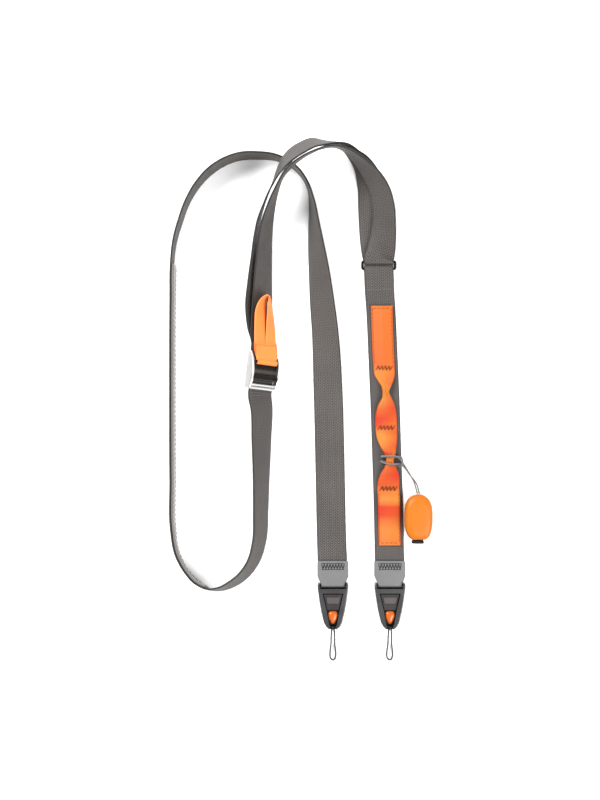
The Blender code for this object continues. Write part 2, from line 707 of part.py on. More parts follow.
ribbon_mesh = mesh_of("daisy_ribbon", ribbon_points, tube_faces(len(fine), ring_sides))
add("daisy_ribbon", ribbon_mesh, ribbon_orange)

# The end connectors. Columns of each outline: distance down from the housing's top as a share of its
# length, and half width as a share of its half width.
HOUSING_OUTLINE = (
    (0.0, 0.965),
    (0.02, 1.0),
    (0.11, 1.0),
    (0.39, 0.885),
    (0.61, 0.770),
    (0.85, 0.596),
    (0.945, 0.44),
    (0.995, 0.25),
    (1.0, 0.18),
)
RECESS_OUTLINE = ((0.218, 0.69), (0.62, 0.40), (0.91, 0.25))
LATCH_OUTLINE = ((0.238, 0.630), (0.585, 0.385))
PANEL_OUTLINE = ((0.300, 0.440), (0.420, 0.400), (0.445, 0.300))
ANCHOR_OUTLINE = (
    (0.603, 0.10),
    (0.612, 0.20),
    (0.635, 0.280),
    (0.670, 0.315),
    (0.720, 0.310),
    (0.770, 0.260),
    (0.830, 0.165),
    (0.880, 0.06),
)
# The cord loop's half route from the sleeve. Columns: x, y and z in millimetres from the housing's top.
LOOP_ROUTE = (
    (-0.9, -32.2, 4.3),
    (-1.2, -36.5, 3.6),
    (-1.3, -42.0, 2.4),
    (-1.9, -47.5, 1.2),
    (-1.9, -50.5, 0.8),
    (-1.1, -52.6, 0.75),
    (0.0, -53.1, 0.75),
)
BAND_END_Y = LEFT_BAND[0][1] * WEBBING_WIDTH
HOUSING_TOP_Y = BAND_END_Y - 0.0057
TAB_TOP_Y = BAND_END_Y + 0.0092
SLOT_BAR = 0.0009
SLOT_BAR_Y = -0.0012
NOTCH = (0.0090, 0.0038)
fold_radius = SLOT_BAR + CLEARANCE + TAB_PLY / 2
bar_z = 0.0001 + TAB_PLY / 2 + fold_radius


def outline_of(rows):
    right = [(half * HOUSING_WIDTH / 2, -down * HOUSING_LENGTH) for down, half in rows]
    return right + [(-x, y) for x, y in reversed(right)]


def connector(side_name, x):
    place = matrix([[1, 0, 0, x], [0, 1, 0, HOUSING_TOP_Y], [0, 0, 1, 0], [0, 0, 0, 1]])
    low, high = 0.0001, 0.0001 + HOUSING_THICKNESS
    outline = outline_of(HOUSING_OUTLINE)
    housing = prism(f"{side_name}_housing", outline, low, high, place, housing_grey, 0.0007)
    floor_z = high - 0.0033
    notch_size = (2 * NOTCH[0], NOTCH[1] + 0.005, 3 * high)
    cuts = [
        box("notch", notch_size, (0, (0.005 - NOTCH[1]) / 2, high / 2), place),
        prism("recess", outline_of(RECESS_OUTLINE), floor_z, high + 0.002, place),
        box("groove", (0.0041, 0.0070, 0.010), (0, 0.0031 - HOUSING_LENGTH - 0.0035, high - 0.0038 + 0.005), place),
    ]
    combine(housing, cuts, "DIFFERENCE")
    bar = rod("slot_bar", 2 * NOTCH[0] + 0.0012, SLOT_BAR, (0, SLOT_BAR_Y, bar_z), place, sides=16)
    combine(housing, [bar], "UNION")
    latch_low = floor_z + CLEARANCE
    outline = outline_of(LATCH_OUTLINE)
    latch = prism(f"{side_name}_latch", outline, latch_low, latch_low + 0.0019, place, latch_grey, 0.0003)
    outline = outline_of(PANEL_OUTLINE)
    raised = prism("panel", outline, latch_low + 0.001, latch_low + 0.0026, place, latch_grey, 0.0003)
    combine(latch, [raised], "UNION")
    outline = outline_of(ANCHOR_OUTLINE)
    prism(f"{side_name}_anchor", outline, latch_low, latch_low + 0.0028, place, anchor_orange, 0.0006)
    sleeve_at = (0, 0.0010 - HOUSING_LENGTH, high - 0.0038 + CLEARANCE + 0.00125)
    box(f"{side_name}_sleeve", (0.0034, 0.0026, 0.0025), sleeve_at, place, black, 0.0005)
    # The tab is one strip from the back, round the housing's bar, to the front. The band's end lies
    # between its plies.
    y0 = TAB_TOP_Y - HOUSING_TOP_Y
    back = [(y, 0.0001 + TAB_PLY / 2) for y in np.linspace(y0, SLOT_BAR_Y + 0.0001, 5)]
    turn_on = np.radians(np.linspace(-90, -270, 11)[1:-1])
    nose = [(SLOT_BAR_Y + fold_radius * math.cos(a), bar_z + fold_radius * math.sin(a)) for a in turn_on]
    top_z = bar_z + fold_radius
    front_rows = [(y, top_z - 0.00007 * k) for k, y in enumerate(np.linspace(SLOT_BAR_Y + 0.0001, y0, 5))]
    rows = np.array(back + nose + front_rows)
    full, narrow = 0.0210 / 2, 0.0162 / 2
    slope = np.clip((rows[:, 0] - SLOT_BAR_Y) / 0.0056, 0, 1)
    width = 2 * (narrow + (full - narrow) * slope)
    centre = np.column_stack([np.full(len(rows), x), HOUSING_TOP_Y + rows[:, 0], rows[:, 1]])
    band(f"{side_name}_end_tab", centre, np.tile([-1.0, 0, 0], (len(rows), 1)), width, TAB_PLY, tab_grey)
    # The cord loop, from the sleeve out of the nose and down to the table.
    route = np.array(LOOP_ROUTE + tuple((-a, b, c) for a, b, c in reversed(LOOP_ROUTE[:-1])))
    cord(f"{side_name}_cord_loop", route * 0.001 + [x, HOUSING_TOP_Y, 0.0], LOOP_CORD, 0.0016)


def cord(name, route, diameter, step):
    places = smooth_through(np.asarray(route, float), step)
    data = bpy.data.curves.new(name, "CURVE")
    data.dimensions = "3D"
    data.bevel_depth = diameter / 2
    data.bevel_resolution = 2
    data.use_fill_caps = True
    line = data.splines.new("POLY")
    line.points.add(len(places) - 1)
    for point, at in zip(line.points, places):
        point.co = (*at, 1.0)
    data.materials.append(cord_grey)
    made = bpy.data.objects.new(name, data)
    strap.objects.link(made)
    return made


connector("left", 1.497 * WEBBING_WIDTH)
connector("right", 3.440 * WEBBING_WIDTH)

# The pod: sections along its length. Columns: distance from the top and half width, as shares.
POD_AT = (0.0880, -0.0889)
POD_ROWS = (
    (0.0, 0.10),
    (0.012, 0.30),
    (0.045, 0.53),
    (0.10, 0.72),
    (0.19, 0.88),
    (0.32, 0.975),
    (0.50, 1.0),
    (0.66, 0.985),
    (0.80, 0.92),
    (0.90, 0.80),
    (0.965, 0.64),
    (0.993, 0.50),
    (1.0, 0.42),
)
pod_turn = np.linspace(0, 2 * math.pi, 24, endpoint=False)
power = 0.80
pod_x = np.sign(np.cos(pod_turn)) * np.abs(np.cos(pod_turn)) ** power
pod_z = np.sign(np.sin(pod_turn)) * np.abs(np.sin(pod_turn)) ** power
pod_points = []
for down, half in POD_ROWS:
    for px, pz in zip(pod_x, pod_z):
        pod_points.append(
            (
                POD_AT[0] + half * POD_WIDTH / 2 * px,
                POD_AT[1] + POD_LENGTH / 2 - down * POD_LENGTH,
                0.0001 + POD_THICKNESS / 2 + half**0.8 * POD_THICKNESS / 2 * pz,
            )
        )
add("pod_shell", mesh_of("pod_shell", pod_points, tube_faces(len(POD_ROWS), 24)), pod_orange, smooth=True)
box(
    "pod_cap",
    (0.0084, 0.0024, 0.0044),
    (POD_AT[0] - 0.0006, POD_AT[1] - POD_LENGTH / 2 - CLEARANCE - 0.0012, 0.0001 + POD_THICKNESS / 2),
    None,
    black,
    0.0008,
)

# The pod's cord, looped round the ribbon's second waist. Columns: x, y, z in millimetres from the waist.
WAIST = (0.0684, -0.0505)
POD_CORD = (
    (18.9, -22.65, 6.0),
    (16.9, -15.3, 4.6),
    (12.6, -7.2, 2.8),
    (8.7, -1.1, 2.7),
    (6.2, 1.9, 4.2),
    (3.0, 3.1, 6.9),
    (0.0, 3.2, 7.9),
    (-3.0, 3.0, 7.0),
    (-5.6, 2.7, 4.6),
    (-4.4, 2.0, 2.4),
    (0.0, 1.6, 2.2),
    (5.0, 2.2, 2.2),
    (7.6, 2.4, 2.9),
    (8.9, 0.6, 4.9),
    (8.9, -2.2, 5.2),
    (8.0, -4.3, 3.7),
    (5.6, -3.7, 2.2),
    (0.0, -1.2, 2.2),
    (-4.4, -0.8, 2.4),
    (-5.8, -0.6, 4.4),
    (-3.2, -1.7, 6.7),
    (0.0, -2.3, 7.9),
    (3.6, -2.5, 6.4),
    (6.8, -2.6, 3.4),
    (9.6, -3.9, 2.2),
    (13.6, -9.4, 2.7),
    (18.4, -15.9, 4.6),
    (20.3, -22.65, 6.0),
)
cord("pod_cord", np.array(POD_CORD) * 0.001 + [WAIST[0], WAIST[1], 0.0], 0.0011, 0.0017)

# The lever and the pull tab on it turn about the pin, so their origins are on its axis.
pin_at = in_buckle(*pin_place)
for piece in (cam, panel):
    piece.data.transform(Matrix.Translation([-float(x) for x in pin_at]))
cam.location = pin_at
panel.parent = cam

# Round surfaces are shaded smooth, and edges sharper than this stay sharp.
SHARP = math.radians(38.0)
for obj in strap.objects:
    if obj.type == "MESH":
        apply_all(obj)
        obj.data.shade_smooth()
        obj.data.set_sharp_from_angle(angle=SHARP)
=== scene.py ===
import math

import bpy
import numpy as np
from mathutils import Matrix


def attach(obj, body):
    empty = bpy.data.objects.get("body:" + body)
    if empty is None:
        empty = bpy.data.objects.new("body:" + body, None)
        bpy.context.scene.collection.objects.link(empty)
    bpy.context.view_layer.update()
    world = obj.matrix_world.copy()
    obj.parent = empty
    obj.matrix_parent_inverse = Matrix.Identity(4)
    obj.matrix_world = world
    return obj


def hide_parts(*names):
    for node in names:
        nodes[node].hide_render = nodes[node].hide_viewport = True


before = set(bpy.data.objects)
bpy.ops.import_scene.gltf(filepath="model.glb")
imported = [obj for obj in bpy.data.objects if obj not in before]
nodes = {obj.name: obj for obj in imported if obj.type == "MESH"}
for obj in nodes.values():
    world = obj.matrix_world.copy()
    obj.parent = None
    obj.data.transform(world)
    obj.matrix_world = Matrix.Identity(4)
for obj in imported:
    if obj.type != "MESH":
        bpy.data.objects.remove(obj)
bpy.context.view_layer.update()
print("stage: frame loaded")

# The camera looks straight down from 0.8 m. The photo's frame is 600 by 800 and 0.548 m high at the table.
shot = {"at": (0.0075, -0.0094, 0.800), "frameHeight": 0.548}
cameraData = bpy.data.cameras.new("camera")
cameraData.sensor_fit = "VERTICAL"
cameraData.sensor_height = 32.0
cameraData.lens = 32.0 * shot["at"][2] / shot["frameHeight"]
cameraData.clip_start = 0.01
camera = bpy.data.objects.new("camera", cameraData)
camera.location = shot["at"]
bpy.context.scene.collection.objects.link(camera)
bpy.context.scene.camera = camera

up = np.array([0.0, 0.0, 1.0])
webWidth = 0.020
webThick = 0.0012
gap = 0.0003


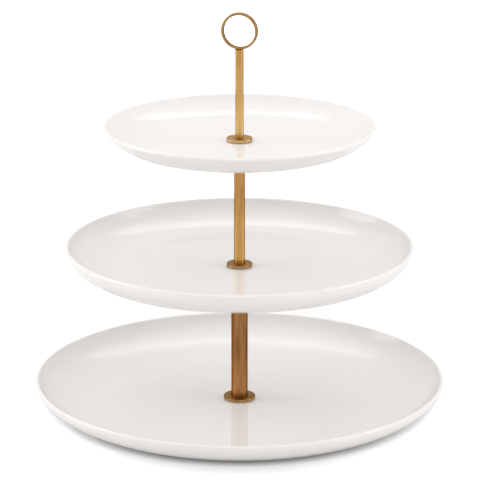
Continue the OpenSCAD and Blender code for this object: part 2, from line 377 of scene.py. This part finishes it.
def zinc_plated_steel(name):
    """Turned and rolled steel with bright zinc. The plating gives the eye a cool grey with a faint
    blue and straw cast, duller in patches."""
    material, tree = new_material(name)
    place = add(tree, "ShaderNodeTexCoord").outputs["Object"]
    patch = noise(tree, place, 3, 3.0)
    colour = mix(tree, patch, linear("#c3c8cf"), linear("#bdb9aa"))
    dull = ramp(tree, patch, 0.3, 0.7, 0.24, 0.42)
    return finished(material, Base_Color=colour, Metallic=1.0, Roughness=dull)


def clear_vinyl(name):
    """Soft clear PVC, stamped from sheet. It gives the eye a waxy, slightly milky disc with a satin
    skin."""
    material, tree = new_material(name)
    place = add(tree, "ShaderNodeTexCoord").outputs["Object"]
    haze = noise(tree, place, 2, 2.0)
    colour = mix(tree, haze, linear("#dfe3df"), linear("#cfd3cd"))
    skin = add(tree, "ShaderNodeBump", {"Height": haze, "Strength": 0.4, "Distance": 0.02 * MM})
    return finished(material, Base_Color=colour, Roughness=0.4, IOR=1.53, Transmission_Weight=0.35,
                    Normal=skin.outputs[0])


# ---------------------------------------------------------------- plates

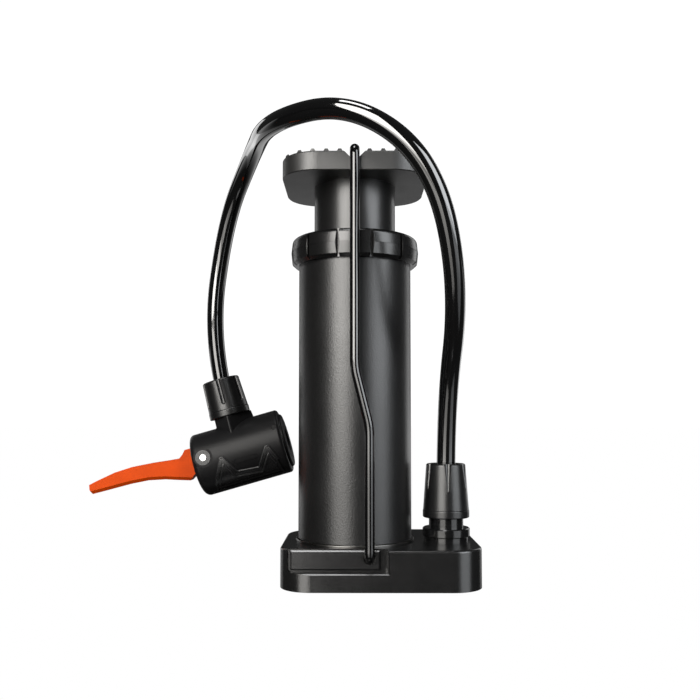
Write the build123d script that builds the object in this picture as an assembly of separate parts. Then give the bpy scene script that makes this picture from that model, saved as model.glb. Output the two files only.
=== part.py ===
from build123d import *
import math
import os

# Foot air pump, in millimetres. Origin on the floor under the barrel's axis.
# +Z up, +X towards the hose fitting on the base, -Y towards the front.

# base
BASE_LEFT = -26.0
BASE_RIGHT = 44.2
BASE_HALF_DEPTH = 26.5
BASE_BOTTOM = 0.4
BASE_TOP = 14.4
BASE_FRONT_LEFT_RADIUS = 11.0
BASE_FRONT_RIGHT_RADIUS = 11.0
BASE_BACK_LEFT_RADIUS = 13.0
BASE_BACK_RIGHT_RADIUS = 9.5
PAD_TOP = 2.0
PAD_INSET = 2.8
RECESS_WALL_Y = 22.4
PLATE_FACE_Y = 24.2
PLATE_LEFT = -21.9
PLATE_RIGHT = 8.5
PLATE_BOTTOM = 7.5
PLATE_TOP = 14.1
PLATE_BEVEL = 0.45
LEDGE_Z = 6.6
SCREW_OFFSET = 11.0

# barrel and its fittings
BARREL_R = 20.85
BORE_R = 19.4
BARREL_TOP = 120.3
CAP_TOP = 21.0
COLLAR_R = 23.75
COLLAR_BOTTOM = 115.3
COLLAR_TOP = 125.3
COLLAR_GROOVES = 12
BUSH_TOP = 126.3
BUSH_BOTTOM = 112.3

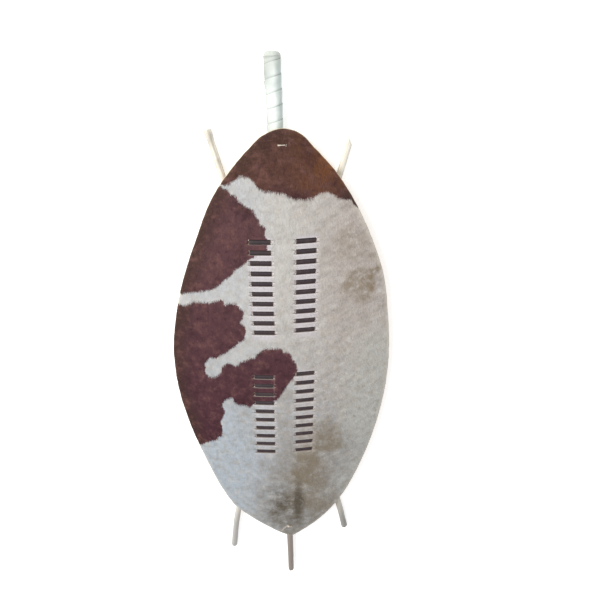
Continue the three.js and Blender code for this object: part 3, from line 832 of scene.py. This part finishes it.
centres = plan[triangles].mean(1)
ab = plan[triangles[:, 1]] - plan[triangles[:, 0]]
ac = plan[triangles[:, 2]] - plan[triangles[:, 0]]
areas = np.abs(ab[:, 0] * ac[:, 1] - ab[:, 1] * ac[:, 0]) / 2
order = np.argsort(-centres[:, 1])
part_of = np.zeros(len(triangles), int)
part_share = np.cumsum(areas[order]) / areas.sum() * len(COAT_PARTS)
part_of[order] = np.minimum(part_share.astype(int), len(COAT_PARTS) - 1)
hair_density = BLADES_PER_PART * len(COAT_PARTS) / (areas.sum() * MM * MM)
hair_paint = coat_paint("cow_hair", 0.0)
tree = hair_tree()
SKIN_VALUES = {
    "brown_depth": depth, "edge_distance": edge_distance, "rubbed": rubbed,
    "hair_share": hair_share, "hair_length": hair_length,
}
COAT_LAYOUT_SCALE = 1.9 / (MM * LAYOUT_SIZE)
for part, name in enumerate(COAT_PARTS):
    own = triangles[part_of == part]
    used, own = np.unique(own, return_inverse=True)
    carrier_mesh = bpy.data.meshes.new(name + "_skin")
    carrier_mesh.from_pydata(top_points[used].tolist(), [], own.reshape(-1, 3).tolist())
    for label, values in SKIN_VALUES.items():
        put_attribute(carrier_mesh, label, values[used])
    put_attribute(carrier_mesh, "flow", flow[used], "FLOAT_VECTOR")
    carrier = bpy.data.objects.new(name + "_skin", carrier_mesh)
    bpy.context.scene.collection.objects.link(carrier)
    mesh = tree.grow(carrier, {
        "Density": float(hair_density), "Blade Length": BLADE_LENGTH, "Blade Width": BLADE_WIDTH,
        "Blade Rise": BLADE_RISE, "Seed": 11 + part, "Material": hair_paint,
    })
    bpy.data.objects.remove(carrier)
    places = np.zeros(3 * len(mesh.vertices))
    mesh.vertices.foreach_get("co", places)
    corners = np.zeros(len(mesh.loops), np.int32)
    mesh.loops.foreach_get("vertex_index", corners)
    spread_out = places.reshape(-1, 3)[corners][:, :2] * COAT_LAYOUT_SCALE + (0.5, 0.5)
    spread_out[:, 1] -= places.reshape(-1, 3)[:, 1].mean() * COAT_LAYOUT_SCALE
    for old in list(mesh.uv_layers):
        mesh.uv_layers.remove(old)
    mesh.uv_layers.new(name="OFBake").data.foreach_set("uv", spread_out.ravel())
    mesh.name = name
    part_of_coat = bpy.data.objects.new(name, mesh)
    bpy.context.scene.collection.objects.link(part_of_coat)
    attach(part_of_coat, "root")


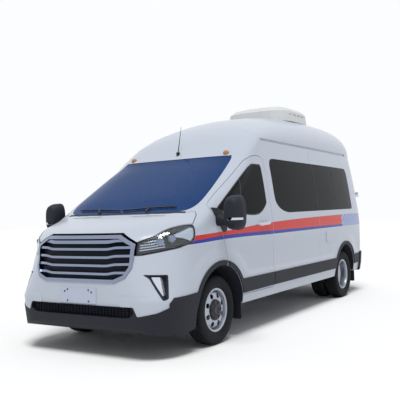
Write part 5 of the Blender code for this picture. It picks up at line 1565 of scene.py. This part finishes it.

==============================

# WRITTEN PROBLEM
Retype exactly what runs from the line containing "# Round surfaces" through the line containing "bpy.data.objects.remove(obj)", both lines included, and stop there.

# WRITTEN RESPONSE
# Round surfaces are shaded smooth, and edges sharper than this stay sharp.
SHARP = math.radians(38.0)
for obj in strap.objects:
    if obj.type == "MESH":
        apply_all(obj)
        obj.data.shade_smooth()
        obj.data.set_sharp_from_angle(angle=SHARP)
=== scene.py ===
import math

import bpy
import numpy as np
from mathutils import Matrix


def attach(obj, body):
    empty = bpy.data.objects.get("body:" + body)
    if empty is None:
        empty = bpy.data.objects.new("body:" + body, None)
        bpy.context.scene.collection.objects.link(empty)
    bpy.context.view_layer.update()
    world = obj.matrix_world.copy()
    obj.parent = empty
    obj.matrix_parent_inverse = Matrix.Identity(4)
    obj.matrix_world = world
    return obj


def hide_parts(*names):
    for node in names:
        nodes[node].hide_render = nodes[node].hide_viewport = True


before = set(bpy.data.objects)
bpy.ops.import_scene.gltf(filepath="model.glb")
imported = [obj for obj in bpy.data.objects if obj not in before]
nodes = {obj.name: obj for obj in imported if obj.type == "MESH"}
for obj in nodes.values():
    world = obj.matrix_world.copy()
    obj.parent = None
    obj.data.transform(world)
    obj.matrix_world = Matrix.Identity(4)
for obj in imported:
    if obj.type != "MESH":
        bpy.data.objects.remove(obj)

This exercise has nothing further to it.